● **INSTRUCTION**
Quote exactly, and only, the lines of the material below from the line with "canister_shell();" through the line with "bpy.context.scene.collection.objects.link(empty)".

**** INFORMATION PROVIDED

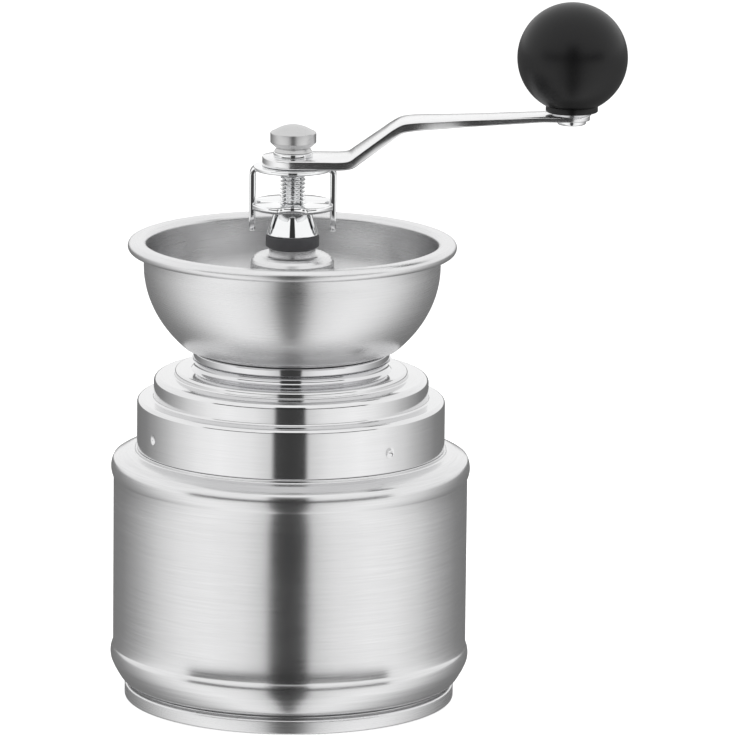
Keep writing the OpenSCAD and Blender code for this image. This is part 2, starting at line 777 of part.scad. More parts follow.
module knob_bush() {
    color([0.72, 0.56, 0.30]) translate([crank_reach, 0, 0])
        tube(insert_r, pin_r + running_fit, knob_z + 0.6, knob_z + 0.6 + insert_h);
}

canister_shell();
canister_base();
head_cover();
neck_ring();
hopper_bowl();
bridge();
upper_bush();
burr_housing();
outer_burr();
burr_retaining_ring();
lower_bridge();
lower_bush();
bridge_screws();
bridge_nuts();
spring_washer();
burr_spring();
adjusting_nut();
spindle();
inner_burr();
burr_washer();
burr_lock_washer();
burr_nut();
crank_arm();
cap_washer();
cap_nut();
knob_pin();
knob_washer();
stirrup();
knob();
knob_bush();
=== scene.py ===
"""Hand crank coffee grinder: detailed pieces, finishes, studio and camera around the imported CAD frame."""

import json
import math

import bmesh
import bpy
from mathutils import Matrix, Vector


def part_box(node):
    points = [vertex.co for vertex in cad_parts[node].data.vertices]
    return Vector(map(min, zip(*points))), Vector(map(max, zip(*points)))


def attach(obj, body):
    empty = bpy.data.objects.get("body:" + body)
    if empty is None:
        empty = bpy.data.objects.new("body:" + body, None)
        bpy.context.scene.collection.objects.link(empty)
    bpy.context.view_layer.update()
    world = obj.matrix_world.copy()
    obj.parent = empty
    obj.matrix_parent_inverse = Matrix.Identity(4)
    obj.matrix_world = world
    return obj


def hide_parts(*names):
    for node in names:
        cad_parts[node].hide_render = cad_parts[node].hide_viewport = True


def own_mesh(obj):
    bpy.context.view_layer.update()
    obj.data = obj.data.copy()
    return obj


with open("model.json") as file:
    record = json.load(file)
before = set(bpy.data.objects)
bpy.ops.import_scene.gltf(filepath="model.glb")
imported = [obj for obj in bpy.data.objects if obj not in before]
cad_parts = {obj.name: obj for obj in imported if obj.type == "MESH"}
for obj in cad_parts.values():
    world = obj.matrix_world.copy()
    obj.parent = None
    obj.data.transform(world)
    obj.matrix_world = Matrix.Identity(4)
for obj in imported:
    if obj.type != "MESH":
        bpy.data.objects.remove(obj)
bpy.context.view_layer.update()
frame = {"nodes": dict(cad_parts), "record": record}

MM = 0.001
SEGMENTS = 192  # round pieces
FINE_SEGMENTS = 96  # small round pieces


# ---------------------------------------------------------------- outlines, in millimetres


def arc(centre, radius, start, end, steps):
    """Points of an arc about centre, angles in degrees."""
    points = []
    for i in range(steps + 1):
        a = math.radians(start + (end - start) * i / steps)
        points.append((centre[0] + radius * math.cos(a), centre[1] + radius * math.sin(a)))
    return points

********

● **FULL SOLUTION**
canister_shell();
canister_base();
head_cover();
neck_ring();
hopper_bowl();
bridge();
upper_bush();
burr_housing();
outer_burr();
burr_retaining_ring();
lower_bridge();
lower_bush();
bridge_screws();
bridge_nuts();
spring_washer();
burr_spring();
adjusting_nut();
spindle();
inner_burr();
burr_washer();
burr_lock_washer();
burr_nut();
crank_arm();
cap_washer();
cap_nut();
knob_pin();
knob_washer();
stirrup();
knob();
knob_bush();
=== scene.py ===
"""Hand crank coffee grinder: detailed pieces, finishes, studio and camera around the imported CAD frame."""

import json
import math

import bmesh
import bpy
from mathutils import Matrix, Vector


def part_box(node):
    points = [vertex.co for vertex in cad_parts[node].data.vertices]
    return Vector(map(min, zip(*points))), Vector(map(max, zip(*points)))


def attach(obj, body):
    empty = bpy.data.objects.get("body:" + body)
    if empty is None:
        empty = bpy.data.objects.new("body:" + body, None)
        bpy.context.scene.collection.objects.link(empty)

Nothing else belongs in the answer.